As we rowed along all of life’s rituals played out in front of us by the holy river. Laundry wallahs were washing clothes and bedsheets from nearby hotels by banging them on rocks in the river and then spreading them out to dry across the ghats and on makeshift washing lines.
Buffaloes were herded down to drink and wash in the river while cows and dogs just lounged around. People collected up cow poo and shaped it into patties to dry in the sun and sell as fuel. Goats trot around wearing jumpers and monkeys jumped across the rooftops while children played cricket and flew kites.
People washed fully clothed in the river, saffron clad holy sadhus sat on the ghats talking, meditating or doing yoga.
Boatmen walked up and down touting for business, people hawked postcards, snacks, souvenirs, massages, candles and holy flower garlands.
Tourists strolled along the ghats, snapping photos whilst boats floated by, bursting at the seams trying to squeeze as many people as possible into one boat.
It was fascinating to see all these rituals and spiritual acts played out in front of us.
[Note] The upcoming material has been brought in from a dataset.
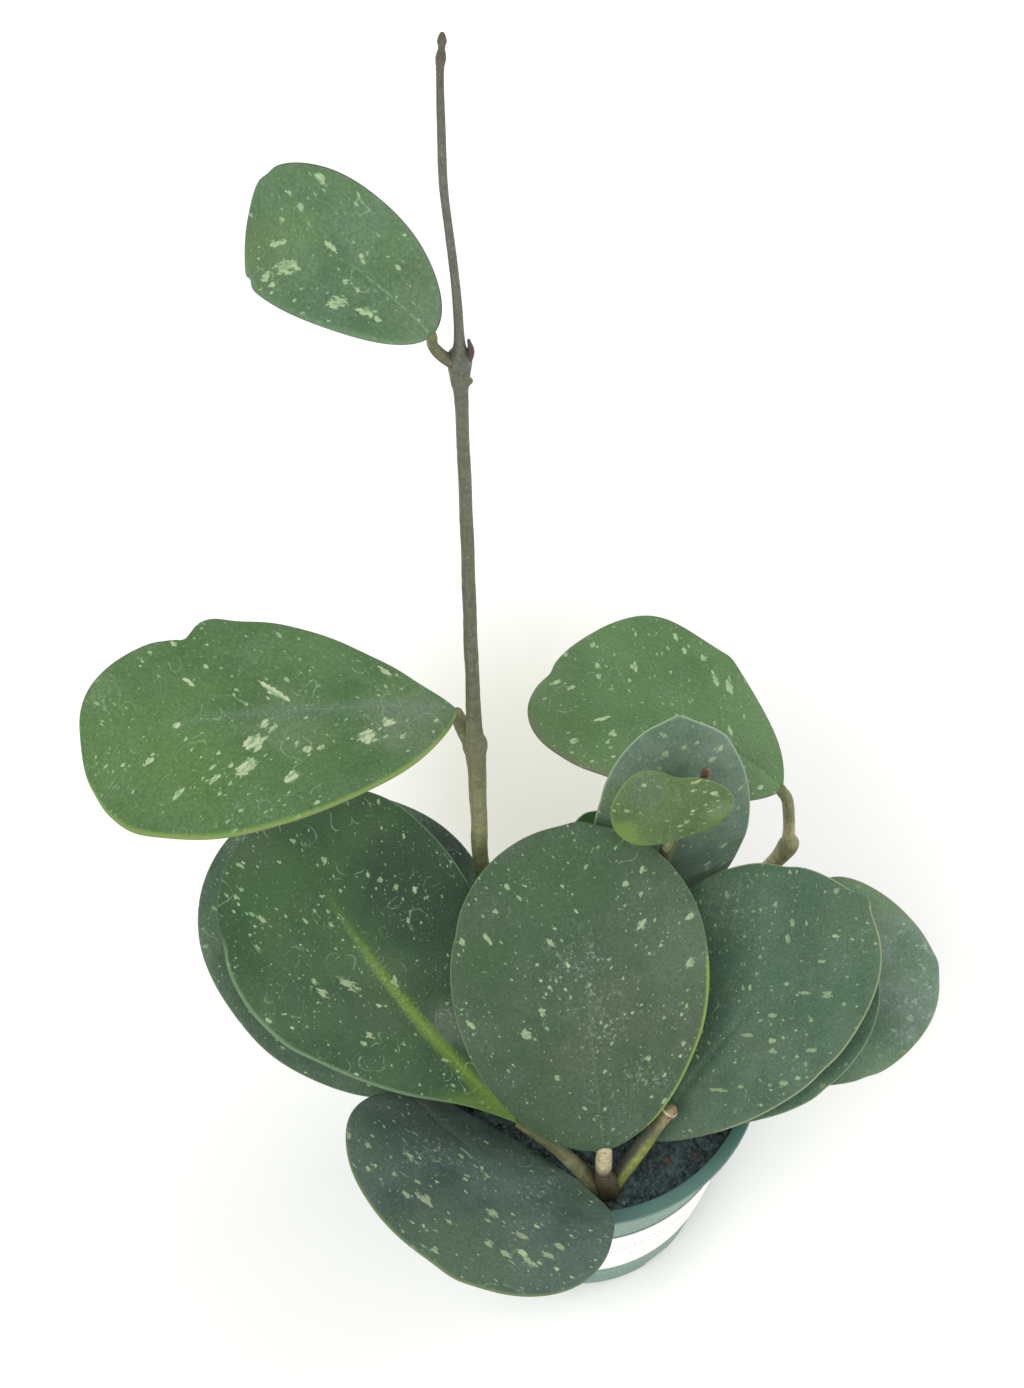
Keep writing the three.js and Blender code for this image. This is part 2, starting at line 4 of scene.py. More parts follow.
import bpy
import numpy as np
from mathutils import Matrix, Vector
from numpy import arange, array, broadcast_arrays, clip, concatenate, copysign, cos, linspace, minimum
from numpy import pi, radians, sin, sqrt, stack, vstack


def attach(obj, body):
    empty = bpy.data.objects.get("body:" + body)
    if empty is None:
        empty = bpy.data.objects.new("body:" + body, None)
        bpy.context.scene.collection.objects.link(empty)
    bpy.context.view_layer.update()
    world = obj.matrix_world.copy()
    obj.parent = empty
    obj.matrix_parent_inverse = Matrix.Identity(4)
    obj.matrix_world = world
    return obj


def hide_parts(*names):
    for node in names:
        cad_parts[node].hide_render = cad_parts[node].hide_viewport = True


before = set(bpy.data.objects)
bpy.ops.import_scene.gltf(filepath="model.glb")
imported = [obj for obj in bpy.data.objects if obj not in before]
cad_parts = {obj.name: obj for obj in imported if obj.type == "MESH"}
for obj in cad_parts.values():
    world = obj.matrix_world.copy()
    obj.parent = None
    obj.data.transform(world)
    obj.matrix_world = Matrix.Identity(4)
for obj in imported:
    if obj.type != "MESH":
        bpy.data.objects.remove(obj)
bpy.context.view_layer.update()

# A hoya with flecked round leaves in a teal nursery pot. Sizes are millimetres in the pot's
# frame: +Z up, -Y to the front, origin at the centre of the pot's underside. Every piece is
# a numpy surface that stands for the solid of the same place, so its sizes are the solid's.
MM = 0.001

# ---- leaves ----
# One row a leaf, in the order of WORDS. Colours are of 0 to 255.
# at: where blade and stalk meet. heading and rise: direction of the midrib at mid length.
# bend, sway: how it droops and turns on the way. roll, twist: tilt of the cross direction.
# curl: lift of the side edges. belly: below 1 moves the widest place towards the tip.
# base_shape, tip_shape: roundness of the ends. lean: how much wider the left half is.
# point: push of the tip. wave: height, count and start angle of the edge wave.
# notches: place along, side (+1 left), depth, spread. skin and deep are mixed in soft clouds.
# splash: colour of the marks. haze: a bloom and its strength. brown: strength of a cast.
# slant turns the flecks, in degrees, from the midrib towards the edge. flecks, loops: amount of
# them and of dried drops. torn, bold: raggedness and extra size of the marks. scratch: strength
# of fine dashes. sparks: 1 for bright dots by the rib. rib: colour, half width of its line and
# of its glow, strength, share of the length it reaches. rims, bands along the edge that are partly
# the leaf's own margin colour and partly painted light shining through the thin edge: side (+1
# left, 0 both), colour, width, strength, and the shares of the length between, if not all.
# patches, soft stains and, where another leaf shades this one, painted shade: place along and
# across, radius, colour, strength. scuffs, scuffed places in scuff_colour,
# and on leaf_right_lower a painted highlight, silver glints: place along and across, radius.
# marks, large pale splashes: place along and across, half length and width.
WORDS = """
    at length width heading rise bend sway roll twist curl belly base_shape tip_shape lean point wave
    notches slot skin deep splash haze brown slant flecks loops torn bold scratch sparks rib rims
    patches scuff_colour scuffs marks
""".split()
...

But whilst Varanasi is a holy city, it is also an indiscreet, unapologetic crazy place with other, less spiritually enhancing, activities going on.
We were constantly being hassled to buy something, give money or take a boat ride. Even on the boat we couldn’t escape as the peace was broken by cries of “I have floating market, look at my shop.” He had decked his whole rowing boat out with souvenirs and useless tat and showed us a range of postcards, bracelets, bangles, bindis, shawls, marble elephants, bags, little hand bells, Gandhi Russian dolls, pecking chickens and a jug to keep Ganga water in.
‘Holy’ men would try to put dots on your head and then ask for money, stray dogs chased and fought in packs along the pavement and some of the sadhus and other people were smoking some kinds of drugs.
Sometimes Varanasi was quite disgusting. It upset me to see people throwing rubbish into their holy river and some people would even squat down in front of you on the pavement and go to the toilet in full view! As we walked along the ghats there was even a whole section lined with neat little piles of human poo. Suffice to say it stunk really badly and we hurried past ‘poopy ghat’ as fast as we could.
Varanasi is also an auspicious place to die and be cremated by the river as dying here releases you from the cycle of rebirth (moksha). It’s disrespectful to take photos of the cremation ghats so I’ll just have to describe it. On the cremation ghats huge stacks of wood and piles of sticks lean up against, and are as high as, the buildings. There are big metal scales for weighing out the wood and pricing up the cremation and stalls selling beautiful shiney orange coloured clothes with golden tassles on them to wrap the bodies in.
At the main cremation ghat there were about 20 saffron and gold clad bodies laid out burning on piles of wood. There were so many onlookers lining the steps of the ghats it was hard to tell who was mourning or to weave your way through.
People approached us trying to offer ‘a better view’ (at a price of course) or asking for donations for wood or for the deceased family. We noticed they were only approaching tourists, one guy aggressively demanded 200 Euros for us to walk through. 200 Euros! We don’t even carry that much cash on us in a week so we ignored him and carried on walking.
It was interesting to see the cremation ghats, I had worried that it would be upsetting but you couldn’t really see the bodies once the fires had started however it was unbelievably smokey. As the path was really close to the pyres I could feel the heat from the fires and smoke really got in my lungs, up my nose and made my eyes weep like mad. Despite wrapping my scarf around my head and face I could only stay for a few minutes before it got unbearable.
Like all the ghats, the cremation area was a hubbub of activity and strangely it didn’t seem that sombre. Varanasi really is a unique city that offers up many surprises. A ride or walk down the Ganges is an unforgettable experience that will have your eyes popping out on stalks.
There’s a saying about India “If you haven’t seen 10 surprising things before lunchtime then you must be having a lie in” This is definitely true!